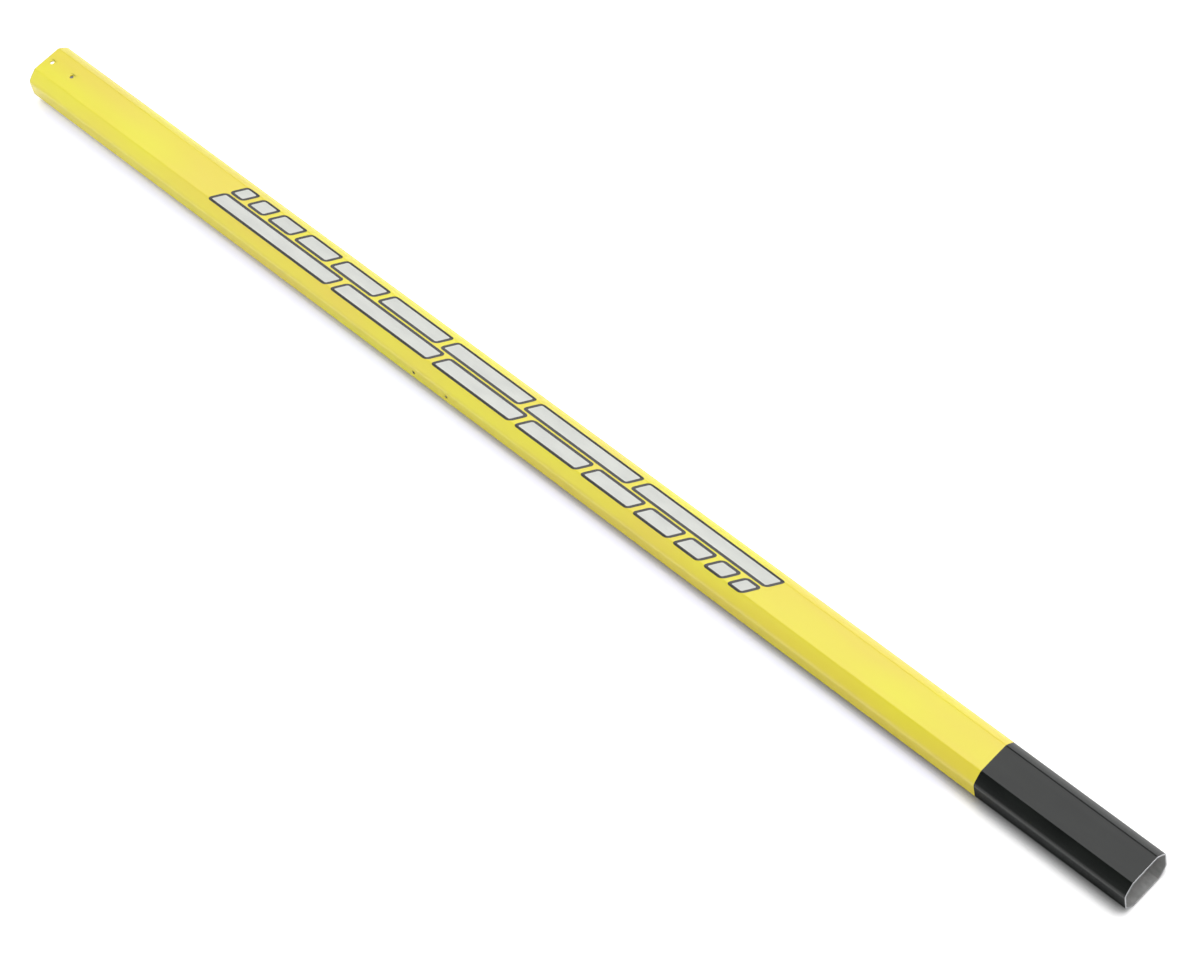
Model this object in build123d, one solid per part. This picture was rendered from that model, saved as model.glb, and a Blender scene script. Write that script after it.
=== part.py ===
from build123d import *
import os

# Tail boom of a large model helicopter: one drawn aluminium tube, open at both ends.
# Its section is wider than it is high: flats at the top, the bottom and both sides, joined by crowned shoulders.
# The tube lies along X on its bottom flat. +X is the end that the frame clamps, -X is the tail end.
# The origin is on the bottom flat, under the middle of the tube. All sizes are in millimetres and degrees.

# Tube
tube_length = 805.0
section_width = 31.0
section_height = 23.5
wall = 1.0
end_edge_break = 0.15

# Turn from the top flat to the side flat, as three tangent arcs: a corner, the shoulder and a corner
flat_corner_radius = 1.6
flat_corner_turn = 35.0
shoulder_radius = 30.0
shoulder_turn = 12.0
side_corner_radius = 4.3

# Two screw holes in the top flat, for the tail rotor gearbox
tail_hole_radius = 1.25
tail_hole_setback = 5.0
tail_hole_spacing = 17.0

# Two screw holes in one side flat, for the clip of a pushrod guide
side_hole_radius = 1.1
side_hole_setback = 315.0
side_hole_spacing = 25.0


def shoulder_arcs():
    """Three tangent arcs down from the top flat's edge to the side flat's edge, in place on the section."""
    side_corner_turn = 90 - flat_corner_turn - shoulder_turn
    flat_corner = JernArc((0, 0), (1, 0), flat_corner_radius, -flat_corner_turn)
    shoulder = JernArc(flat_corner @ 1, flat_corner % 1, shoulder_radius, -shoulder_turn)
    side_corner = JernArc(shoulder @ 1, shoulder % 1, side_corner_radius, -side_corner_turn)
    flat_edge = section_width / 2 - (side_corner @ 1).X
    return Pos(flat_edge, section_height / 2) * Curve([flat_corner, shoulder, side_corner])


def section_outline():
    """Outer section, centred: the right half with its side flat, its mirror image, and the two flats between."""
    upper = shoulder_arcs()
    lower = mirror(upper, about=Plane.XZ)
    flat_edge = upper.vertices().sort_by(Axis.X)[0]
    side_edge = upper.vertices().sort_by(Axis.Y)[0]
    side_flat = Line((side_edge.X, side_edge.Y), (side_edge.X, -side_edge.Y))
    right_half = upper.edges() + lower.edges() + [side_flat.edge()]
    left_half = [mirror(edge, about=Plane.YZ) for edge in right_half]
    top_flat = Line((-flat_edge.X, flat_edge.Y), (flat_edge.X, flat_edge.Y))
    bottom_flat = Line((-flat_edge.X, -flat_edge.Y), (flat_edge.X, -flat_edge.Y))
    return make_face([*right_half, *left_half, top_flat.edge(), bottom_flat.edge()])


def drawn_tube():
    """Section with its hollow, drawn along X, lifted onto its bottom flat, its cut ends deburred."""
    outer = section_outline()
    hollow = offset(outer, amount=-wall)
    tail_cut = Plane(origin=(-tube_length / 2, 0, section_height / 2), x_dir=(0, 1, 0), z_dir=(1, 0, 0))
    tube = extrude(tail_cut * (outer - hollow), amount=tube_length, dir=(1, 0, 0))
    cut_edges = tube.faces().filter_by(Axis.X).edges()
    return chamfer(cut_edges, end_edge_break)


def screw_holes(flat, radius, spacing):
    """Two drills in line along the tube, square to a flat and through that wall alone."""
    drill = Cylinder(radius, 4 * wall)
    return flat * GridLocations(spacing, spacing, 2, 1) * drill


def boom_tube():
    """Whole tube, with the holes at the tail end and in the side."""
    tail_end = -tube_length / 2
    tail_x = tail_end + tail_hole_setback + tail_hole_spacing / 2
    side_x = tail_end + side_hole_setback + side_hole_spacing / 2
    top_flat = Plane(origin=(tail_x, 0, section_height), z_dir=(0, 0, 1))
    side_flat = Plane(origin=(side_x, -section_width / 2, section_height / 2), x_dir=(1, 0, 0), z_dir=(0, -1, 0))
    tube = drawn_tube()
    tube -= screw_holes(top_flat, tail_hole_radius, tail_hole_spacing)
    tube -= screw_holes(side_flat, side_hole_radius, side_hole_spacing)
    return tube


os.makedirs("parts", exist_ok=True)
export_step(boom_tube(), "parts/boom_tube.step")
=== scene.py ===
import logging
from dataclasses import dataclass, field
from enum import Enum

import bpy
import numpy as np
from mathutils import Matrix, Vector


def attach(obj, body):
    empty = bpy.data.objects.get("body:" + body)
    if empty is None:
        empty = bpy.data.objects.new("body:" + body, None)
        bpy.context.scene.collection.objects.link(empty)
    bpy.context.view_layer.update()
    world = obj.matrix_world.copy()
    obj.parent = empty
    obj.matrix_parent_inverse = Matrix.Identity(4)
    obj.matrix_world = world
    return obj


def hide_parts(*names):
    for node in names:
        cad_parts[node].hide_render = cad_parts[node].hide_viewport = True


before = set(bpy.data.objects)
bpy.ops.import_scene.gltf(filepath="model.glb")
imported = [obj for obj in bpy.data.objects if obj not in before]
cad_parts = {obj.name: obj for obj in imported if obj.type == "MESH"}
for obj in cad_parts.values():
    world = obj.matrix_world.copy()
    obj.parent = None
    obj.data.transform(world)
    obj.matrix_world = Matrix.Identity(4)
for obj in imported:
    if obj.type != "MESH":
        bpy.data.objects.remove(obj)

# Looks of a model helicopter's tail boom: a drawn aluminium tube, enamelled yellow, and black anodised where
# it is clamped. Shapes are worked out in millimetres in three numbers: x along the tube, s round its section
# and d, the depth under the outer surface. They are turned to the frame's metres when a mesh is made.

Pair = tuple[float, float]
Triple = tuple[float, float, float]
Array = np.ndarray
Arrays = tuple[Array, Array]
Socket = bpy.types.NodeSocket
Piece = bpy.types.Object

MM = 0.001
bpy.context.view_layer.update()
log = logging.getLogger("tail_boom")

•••

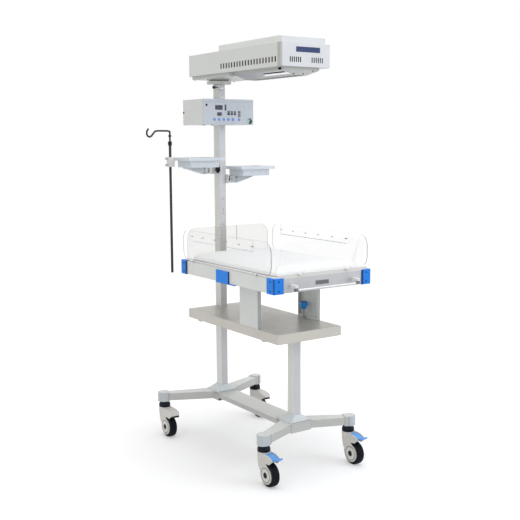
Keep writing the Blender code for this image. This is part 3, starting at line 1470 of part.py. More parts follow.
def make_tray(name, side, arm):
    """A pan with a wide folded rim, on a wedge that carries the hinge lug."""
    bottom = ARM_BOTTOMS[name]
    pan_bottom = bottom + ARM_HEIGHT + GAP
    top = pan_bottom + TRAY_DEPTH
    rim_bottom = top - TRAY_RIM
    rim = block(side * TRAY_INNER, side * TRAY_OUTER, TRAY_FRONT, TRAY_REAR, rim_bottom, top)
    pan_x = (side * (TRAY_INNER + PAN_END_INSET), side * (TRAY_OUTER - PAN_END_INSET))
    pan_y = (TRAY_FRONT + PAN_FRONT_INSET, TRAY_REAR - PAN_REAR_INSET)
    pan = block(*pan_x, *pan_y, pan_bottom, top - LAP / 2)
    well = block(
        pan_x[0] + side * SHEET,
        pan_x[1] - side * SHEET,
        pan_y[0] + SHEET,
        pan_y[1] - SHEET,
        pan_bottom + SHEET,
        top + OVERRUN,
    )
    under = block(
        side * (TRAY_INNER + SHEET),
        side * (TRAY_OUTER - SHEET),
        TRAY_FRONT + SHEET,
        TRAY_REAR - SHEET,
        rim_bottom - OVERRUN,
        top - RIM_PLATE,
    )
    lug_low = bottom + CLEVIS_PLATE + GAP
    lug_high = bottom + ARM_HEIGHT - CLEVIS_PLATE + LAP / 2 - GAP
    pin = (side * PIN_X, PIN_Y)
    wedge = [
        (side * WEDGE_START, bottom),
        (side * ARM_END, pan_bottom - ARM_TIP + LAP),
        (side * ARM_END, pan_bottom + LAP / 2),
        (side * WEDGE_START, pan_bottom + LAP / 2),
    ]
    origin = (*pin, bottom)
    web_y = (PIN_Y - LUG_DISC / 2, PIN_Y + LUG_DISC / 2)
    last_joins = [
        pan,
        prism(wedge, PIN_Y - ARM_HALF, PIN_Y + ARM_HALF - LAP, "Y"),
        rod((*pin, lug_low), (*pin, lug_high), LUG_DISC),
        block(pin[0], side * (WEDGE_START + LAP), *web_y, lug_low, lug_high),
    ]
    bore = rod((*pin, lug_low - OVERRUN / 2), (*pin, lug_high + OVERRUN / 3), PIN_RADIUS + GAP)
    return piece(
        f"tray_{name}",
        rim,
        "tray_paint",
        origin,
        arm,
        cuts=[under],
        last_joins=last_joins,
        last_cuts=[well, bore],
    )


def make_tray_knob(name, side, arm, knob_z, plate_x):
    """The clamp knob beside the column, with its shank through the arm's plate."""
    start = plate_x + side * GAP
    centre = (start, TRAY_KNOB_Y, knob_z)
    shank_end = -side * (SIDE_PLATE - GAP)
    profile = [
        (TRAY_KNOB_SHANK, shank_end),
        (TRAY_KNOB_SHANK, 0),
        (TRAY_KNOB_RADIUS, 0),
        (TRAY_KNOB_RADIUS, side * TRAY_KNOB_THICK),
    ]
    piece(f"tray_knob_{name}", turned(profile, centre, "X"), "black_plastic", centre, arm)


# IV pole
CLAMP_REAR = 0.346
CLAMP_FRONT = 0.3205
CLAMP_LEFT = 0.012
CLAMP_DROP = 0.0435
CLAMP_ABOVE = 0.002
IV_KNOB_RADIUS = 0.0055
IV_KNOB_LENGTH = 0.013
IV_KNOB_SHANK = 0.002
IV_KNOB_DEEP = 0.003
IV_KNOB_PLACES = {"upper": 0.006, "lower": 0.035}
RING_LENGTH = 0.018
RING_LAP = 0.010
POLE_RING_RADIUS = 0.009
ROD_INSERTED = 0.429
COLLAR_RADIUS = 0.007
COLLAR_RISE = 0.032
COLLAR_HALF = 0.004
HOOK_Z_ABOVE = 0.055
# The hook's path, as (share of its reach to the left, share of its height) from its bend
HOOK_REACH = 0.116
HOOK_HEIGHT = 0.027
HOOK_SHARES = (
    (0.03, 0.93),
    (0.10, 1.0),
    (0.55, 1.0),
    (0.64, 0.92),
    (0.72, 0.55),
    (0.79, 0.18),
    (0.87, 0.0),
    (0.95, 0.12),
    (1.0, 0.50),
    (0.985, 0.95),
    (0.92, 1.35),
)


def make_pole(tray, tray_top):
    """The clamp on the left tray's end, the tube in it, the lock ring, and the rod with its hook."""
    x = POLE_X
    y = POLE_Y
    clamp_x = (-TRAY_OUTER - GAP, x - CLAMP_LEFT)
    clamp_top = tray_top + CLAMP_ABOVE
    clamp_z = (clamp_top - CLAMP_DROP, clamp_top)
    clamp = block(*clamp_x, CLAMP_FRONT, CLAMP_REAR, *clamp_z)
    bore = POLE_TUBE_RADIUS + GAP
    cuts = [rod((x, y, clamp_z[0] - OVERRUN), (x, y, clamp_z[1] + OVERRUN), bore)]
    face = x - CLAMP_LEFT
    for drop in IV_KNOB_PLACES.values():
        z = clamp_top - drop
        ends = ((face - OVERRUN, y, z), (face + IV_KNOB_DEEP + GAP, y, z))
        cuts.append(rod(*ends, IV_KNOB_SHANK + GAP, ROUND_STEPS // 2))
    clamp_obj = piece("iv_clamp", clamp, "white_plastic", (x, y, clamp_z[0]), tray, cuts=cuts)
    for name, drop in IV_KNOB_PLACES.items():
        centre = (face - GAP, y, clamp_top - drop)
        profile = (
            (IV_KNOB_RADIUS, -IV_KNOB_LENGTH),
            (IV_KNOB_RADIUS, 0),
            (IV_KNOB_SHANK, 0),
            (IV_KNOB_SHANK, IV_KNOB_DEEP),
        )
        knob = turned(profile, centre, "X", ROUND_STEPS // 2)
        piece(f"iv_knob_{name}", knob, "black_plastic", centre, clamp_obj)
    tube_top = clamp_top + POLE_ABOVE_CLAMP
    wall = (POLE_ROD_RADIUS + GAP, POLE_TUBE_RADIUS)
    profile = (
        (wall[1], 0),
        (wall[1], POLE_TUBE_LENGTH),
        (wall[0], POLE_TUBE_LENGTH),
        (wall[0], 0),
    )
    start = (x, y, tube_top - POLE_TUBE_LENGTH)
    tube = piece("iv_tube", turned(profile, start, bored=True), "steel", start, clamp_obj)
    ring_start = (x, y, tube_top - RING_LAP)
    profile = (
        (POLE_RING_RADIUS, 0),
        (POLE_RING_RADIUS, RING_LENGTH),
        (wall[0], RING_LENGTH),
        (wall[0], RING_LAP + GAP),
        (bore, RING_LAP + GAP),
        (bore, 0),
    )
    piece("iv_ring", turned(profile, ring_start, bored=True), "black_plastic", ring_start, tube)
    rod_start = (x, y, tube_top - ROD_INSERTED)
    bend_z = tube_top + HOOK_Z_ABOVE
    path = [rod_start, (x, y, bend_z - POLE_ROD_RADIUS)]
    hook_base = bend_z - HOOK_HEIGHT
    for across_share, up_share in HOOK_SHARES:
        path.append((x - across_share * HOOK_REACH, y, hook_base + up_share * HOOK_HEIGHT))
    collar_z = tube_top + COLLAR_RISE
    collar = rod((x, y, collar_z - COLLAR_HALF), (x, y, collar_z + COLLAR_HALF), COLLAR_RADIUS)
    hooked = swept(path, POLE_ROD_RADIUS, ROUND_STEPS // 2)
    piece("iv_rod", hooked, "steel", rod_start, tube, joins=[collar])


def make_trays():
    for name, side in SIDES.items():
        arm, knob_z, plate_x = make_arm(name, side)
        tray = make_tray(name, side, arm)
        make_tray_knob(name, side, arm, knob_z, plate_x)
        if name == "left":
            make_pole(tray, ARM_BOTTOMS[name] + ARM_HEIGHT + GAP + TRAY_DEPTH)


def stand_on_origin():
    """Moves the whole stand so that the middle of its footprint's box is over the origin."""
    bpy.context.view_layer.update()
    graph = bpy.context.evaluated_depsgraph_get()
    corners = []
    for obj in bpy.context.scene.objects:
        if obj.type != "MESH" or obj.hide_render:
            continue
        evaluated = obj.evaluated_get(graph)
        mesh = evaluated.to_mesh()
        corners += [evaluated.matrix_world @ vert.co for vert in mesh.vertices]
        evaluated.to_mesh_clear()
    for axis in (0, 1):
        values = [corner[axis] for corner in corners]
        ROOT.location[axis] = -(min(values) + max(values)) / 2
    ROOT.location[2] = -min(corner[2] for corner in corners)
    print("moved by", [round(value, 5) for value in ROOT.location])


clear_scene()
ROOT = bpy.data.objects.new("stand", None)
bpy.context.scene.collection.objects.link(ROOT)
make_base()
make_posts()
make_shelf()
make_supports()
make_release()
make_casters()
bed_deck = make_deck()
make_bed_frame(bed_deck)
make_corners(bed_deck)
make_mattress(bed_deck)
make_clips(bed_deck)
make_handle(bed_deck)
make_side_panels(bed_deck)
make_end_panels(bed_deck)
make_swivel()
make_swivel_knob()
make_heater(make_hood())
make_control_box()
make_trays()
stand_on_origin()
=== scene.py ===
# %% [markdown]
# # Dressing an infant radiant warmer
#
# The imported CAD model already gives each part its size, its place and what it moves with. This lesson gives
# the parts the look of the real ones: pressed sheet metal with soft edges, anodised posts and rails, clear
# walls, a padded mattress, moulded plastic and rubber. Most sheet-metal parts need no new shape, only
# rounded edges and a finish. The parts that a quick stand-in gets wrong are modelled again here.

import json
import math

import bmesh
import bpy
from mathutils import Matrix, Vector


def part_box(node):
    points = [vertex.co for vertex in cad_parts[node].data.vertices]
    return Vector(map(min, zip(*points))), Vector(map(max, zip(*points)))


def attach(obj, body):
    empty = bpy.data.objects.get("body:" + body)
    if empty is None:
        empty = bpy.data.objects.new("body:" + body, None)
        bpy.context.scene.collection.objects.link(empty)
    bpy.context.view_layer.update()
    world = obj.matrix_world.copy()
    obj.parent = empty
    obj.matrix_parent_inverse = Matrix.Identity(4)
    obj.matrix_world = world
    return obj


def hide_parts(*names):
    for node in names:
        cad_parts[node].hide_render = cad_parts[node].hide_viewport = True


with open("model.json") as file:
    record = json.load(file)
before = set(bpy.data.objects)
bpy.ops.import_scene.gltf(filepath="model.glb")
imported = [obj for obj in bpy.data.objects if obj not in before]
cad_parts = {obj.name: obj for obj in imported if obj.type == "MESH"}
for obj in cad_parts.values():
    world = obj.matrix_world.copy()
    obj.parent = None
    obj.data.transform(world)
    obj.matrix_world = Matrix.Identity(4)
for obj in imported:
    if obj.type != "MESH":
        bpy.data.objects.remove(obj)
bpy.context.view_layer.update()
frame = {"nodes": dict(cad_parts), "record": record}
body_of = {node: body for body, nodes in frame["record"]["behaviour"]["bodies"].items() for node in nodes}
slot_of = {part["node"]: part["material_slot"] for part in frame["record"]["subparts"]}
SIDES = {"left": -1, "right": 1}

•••

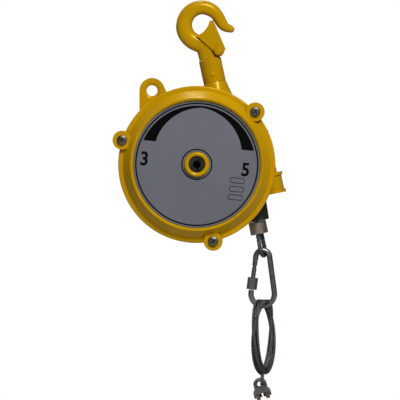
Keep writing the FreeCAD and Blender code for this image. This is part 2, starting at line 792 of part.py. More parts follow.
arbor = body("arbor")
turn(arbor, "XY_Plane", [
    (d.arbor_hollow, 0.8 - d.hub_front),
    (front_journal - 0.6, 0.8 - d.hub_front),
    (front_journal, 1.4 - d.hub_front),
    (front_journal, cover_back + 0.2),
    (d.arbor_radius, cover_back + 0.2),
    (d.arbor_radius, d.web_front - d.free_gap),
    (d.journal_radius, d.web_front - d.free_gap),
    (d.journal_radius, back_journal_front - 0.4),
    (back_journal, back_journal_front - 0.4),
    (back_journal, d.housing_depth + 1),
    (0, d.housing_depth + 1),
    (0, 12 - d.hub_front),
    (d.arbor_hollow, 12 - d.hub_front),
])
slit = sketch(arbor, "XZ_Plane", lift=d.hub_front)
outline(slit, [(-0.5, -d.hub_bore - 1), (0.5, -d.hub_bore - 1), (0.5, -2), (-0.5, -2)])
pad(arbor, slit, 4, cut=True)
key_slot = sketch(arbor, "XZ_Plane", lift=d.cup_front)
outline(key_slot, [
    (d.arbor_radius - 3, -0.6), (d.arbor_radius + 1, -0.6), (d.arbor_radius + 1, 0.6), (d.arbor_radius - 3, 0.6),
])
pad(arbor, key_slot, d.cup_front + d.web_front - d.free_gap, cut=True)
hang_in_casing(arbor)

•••

Look through the entries above and quote exactly the lines from the line with "clear_scene()" to the line with "points = [vertex.co", counting both of those lines.

**THE SOLUTION:**
clear_scene()
ROOT = bpy.data.objects.new("stand", None)
bpy.context.scene.collection.objects.link(ROOT)
make_base()
make_posts()
make_shelf()
make_supports()
make_release()
make_casters()
bed_deck = make_deck()
make_bed_frame(bed_deck)
make_corners(bed_deck)
make_mattress(bed_deck)
make_clips(bed_deck)
make_handle(bed_deck)
make_side_panels(bed_deck)
make_end_panels(bed_deck)
make_swivel()
make_swivel_knob()
make_heater(make_hood())
make_control_box()
make_trays()
stand_on_origin()
=== scene.py ===
# %% [markdown]
# # Dressing an infant radiant warmer
#
# The imported CAD model already gives each part its size, its place and what it moves with. This lesson gives
# the parts the look of the real ones: pressed sheet metal with soft edges, anodised posts and rails, clear
# walls, a padded mattress, moulded plastic and rubber. Most sheet-metal parts need no new shape, only
# rounded edges and a finish. The parts that a quick stand-in gets wrong are modelled again here.

import json
import math

import bmesh
import bpy
from mathutils import Matrix, Vector


def part_box(node):
    points = [vertex.co for vertex in cad_parts[node].data.vertices]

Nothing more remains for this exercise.